TukeyHSD(anova_result)
## Tukey multiple comparisons of means
## 95% family-wise confidence level
##
## Fit: aov(formula = income ~ edu, data = data_no_na)
##
## $edu
## diff lwr upr p adj
## grad-college 32967.98 22880.03 43055.94 0
## hs or lower-college -21238.01 -27440.63 -15035.38 0
## hs or lower-grad -54205.99 -63259.79 -45152.19 0
This can help compare between the education levels, including for the boxplots.
library(ggplot2)
ggplot(data_no_na, aes(x = edu, y = income)) +
geom_boxplot(fill = "#FFBBFF",
color = "skyblue") +
labs(title = "Yearly Income by Education",
x = "Education", y = "Yearly Income") +
theme_minimal()
This shows the yearly income of different education levels, the higher
it goes, it means the higher the education. The different heights
represents the differences in income and education
ggplot(data_no_na, aes(x = edu,
y = income, fill = gender)) +
geom_boxplot()+
labs(title = "Income by Gender and Education", x = "Education",
y = "Income"
) +
theme_minimal()
This provides a visual by comparing gender by education and income
levels.
This overall confirms that that education level significantly impacts the annual income. this proves that higher education can higher income.
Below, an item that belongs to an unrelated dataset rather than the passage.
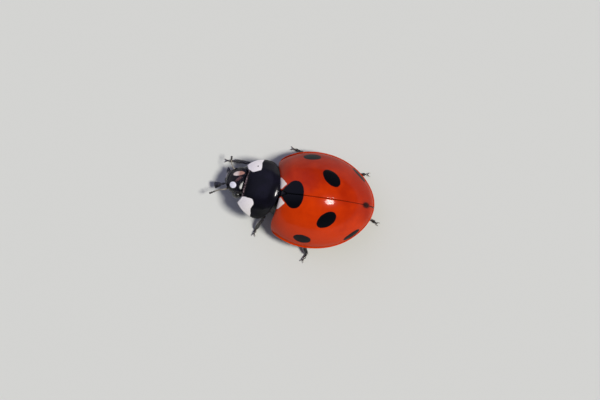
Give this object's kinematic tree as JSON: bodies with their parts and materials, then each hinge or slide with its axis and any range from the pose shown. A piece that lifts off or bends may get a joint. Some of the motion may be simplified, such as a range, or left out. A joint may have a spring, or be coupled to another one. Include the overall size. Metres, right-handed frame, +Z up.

These were important because it can bring to attention the impact of education levels, although gender could have influence, this can be looked into further in the future. Future research could also look into including more variables like age, to get a better understanding.
References
dataset -> openintro https://www.openintro.org/data/index.php?data=acs12
dataset cleaning/ dealing with NA’s -> “Analyzing Tropical Storm Data.Rmd”
Anova formats -> “ANOVA.Rmd”
boxplot -> “Descriptive Statistics.Rmd”